We can of course retrain our model using an F2 scoring metric (I use F1 since it makes model performance easier to compare) which will bias towards recall (fewer false negatives). We can also create a cost function that weights false negatives and false positives. Say with a ratio of 5:1 (that is to say a false negative costs around 5x as much as a false positive). Minimizing this cost function would then give us the appropriate threshold for the Random Forest, where above that predicted probability we classify fraud, and below it we classify not fraud. Since false negatives are weighted more, we should expect this threshold to be more conservative (i.e. probabilities under 50% should still be classified as fraud).
Indeed we find that 40% minimizes our cost function.
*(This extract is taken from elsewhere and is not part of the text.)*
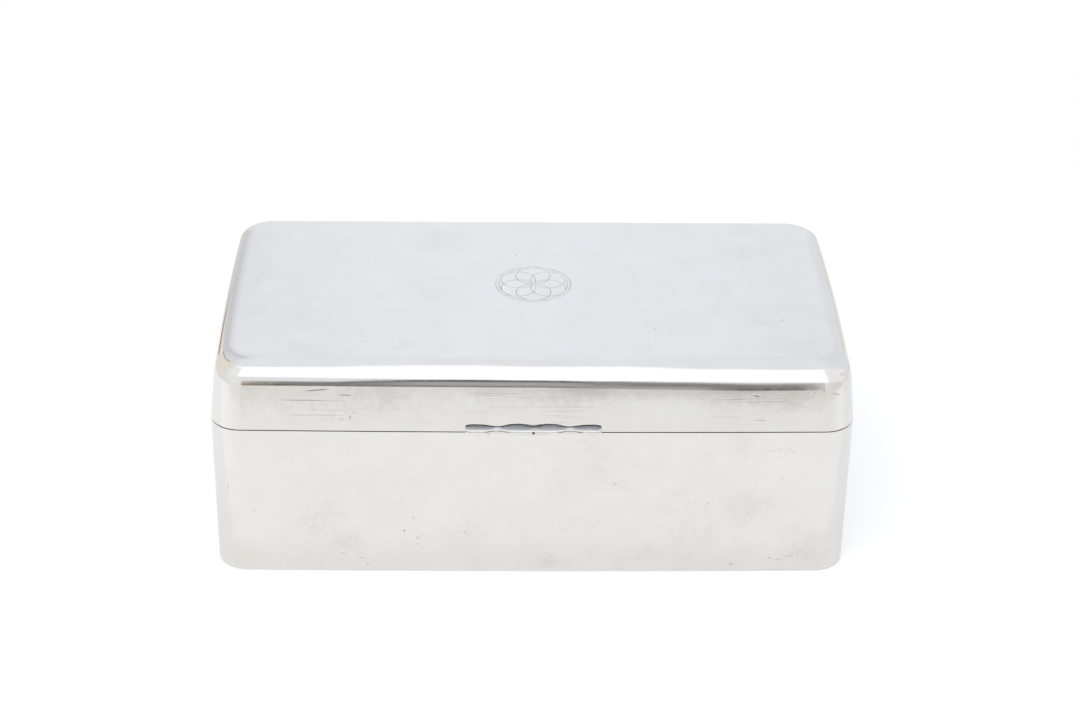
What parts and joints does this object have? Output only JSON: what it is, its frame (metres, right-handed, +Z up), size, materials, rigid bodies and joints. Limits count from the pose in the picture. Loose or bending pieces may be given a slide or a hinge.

At this threshold, our confusion matrix is outlined below. We trade 6 fewer false negatives for 11 more false positives, which according to our cost function is worth it (in fact it would take 30 false positives before it's not worth it).
| Combined | Actual 1 | Actual 0 |
|---|---|---|
| Predicted 1 | 119 | 16 |
| Predicted 0 | 29 | 85279 |
So we get a slightly worse F1-score of 0.84 and worse Precision of 0.88, but we minimize our hypothetical cost function and improve Recall to 0.80. The goal here is not to maximize a specific out-of-the-box metric, but to parametrize the tradeoff between metrics.
Looking through Kaggle, I think there are very few examples that squeeze much better performance out of this dataset (particularly when disqualifying notebooks that have scaling/oversampling data leakage or which use accuracy as a performance metric), especially while retaining model explainability and refraining from overfitting.